CAMISARDS
Nom donné aux calvinistes cévenols révoltés à la fin du règne de Louis XIV et qui vient du patois languedocien camiso, chemise, parce qu'ils portaient, dans leurs opérations nocturnes, une chemise blanche sur leurs vêtements pour se reconnaître entre eux. Alors qu'ils paraissaient résignés à abjurer, l'édit de révocation de Fontainebleau (1685) attise leur résistance. Le contexte international les encourage : publication en Hollande d'un livre de Jurieu sur l'accomplissement des prophéties, ou la délivrance prochaine de l'Église en 1686, arrivée au pouvoir d'un prince protestant, Guillaume III d'Orange, en Angleterre, guerre de la ligue d'Augsbourg. Mais la paix de Ryswick en 1697 les déçoit. De nouveaux « prodiges » éclatent en Languedoc et aux Pays-Bas en 1700. L'intendant Lamoignon de Basville, une des figures centrales du drame de la révocation, demande à la cour une répression impitoyable. L'abbé du Chayla, inspecteur des Missions pour l'évêque de Mende, y met tant d'ardeur qu'il est assassiné en 1702. C'est le signal de la révolte. Jusqu'alors, les prédications de la religion proscrite et les assemblées dans les montagnes cévenoles se tenaient dans le calme. Malgré les ordonnances prescrivant leur désarmement (1688-1690), les « nouveaux convertis » disposent d'armes. Leur soulèvement déconcerte l'intendant. Une guerre de partisans commence ; leur premier chef, Gédéon Laporte, est tué très tôt, son neveu, Pierre Laporte, dit Roland, lui succède, secondé par un garçon de vingt-deux ans, berger devenu boulanger : Jean Cavalier.

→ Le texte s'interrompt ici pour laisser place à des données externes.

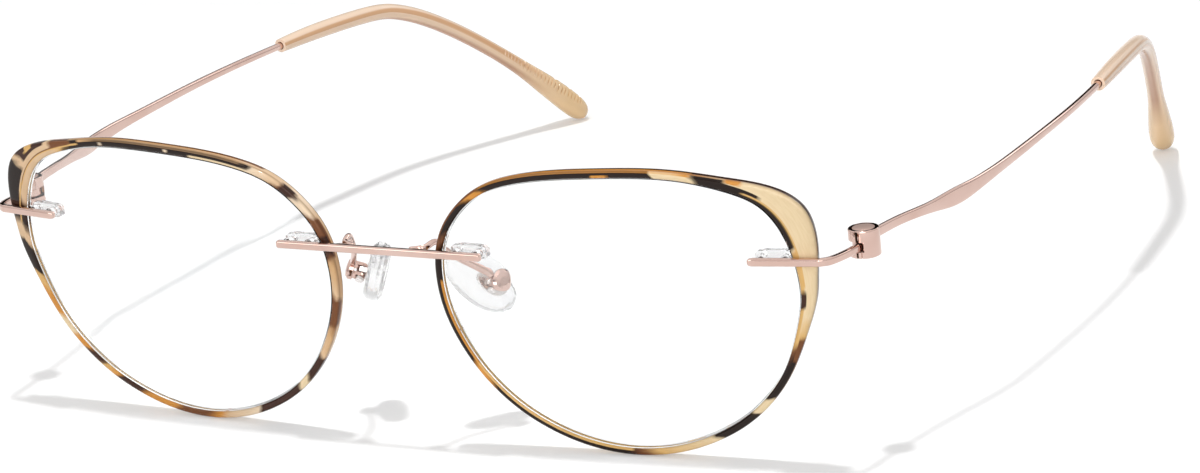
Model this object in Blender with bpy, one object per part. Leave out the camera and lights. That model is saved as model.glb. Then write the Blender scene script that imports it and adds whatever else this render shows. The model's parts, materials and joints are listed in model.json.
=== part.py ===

Les religionnaires brûlent d'une ardeur mystique non moins exterminatrice que la rage de leurs ennemis. Dans les Cévennes, ils demeurent insaisissables ; ils débouchent en Rouergue ou en Méditerranée, se réfugient à Lyon ou à Avignon, gagnent la Suisse ou les vallées alpestres du Dauphiné ; ils sont en relation avec les États protestants et espèrent compter, après une défaite de Louis XIV, sur les sentiments plus tolérants du pouvoir. Ils s'enfuient en Hollande ou au Brandebourg et envisagent un débarquement protestant en Provence.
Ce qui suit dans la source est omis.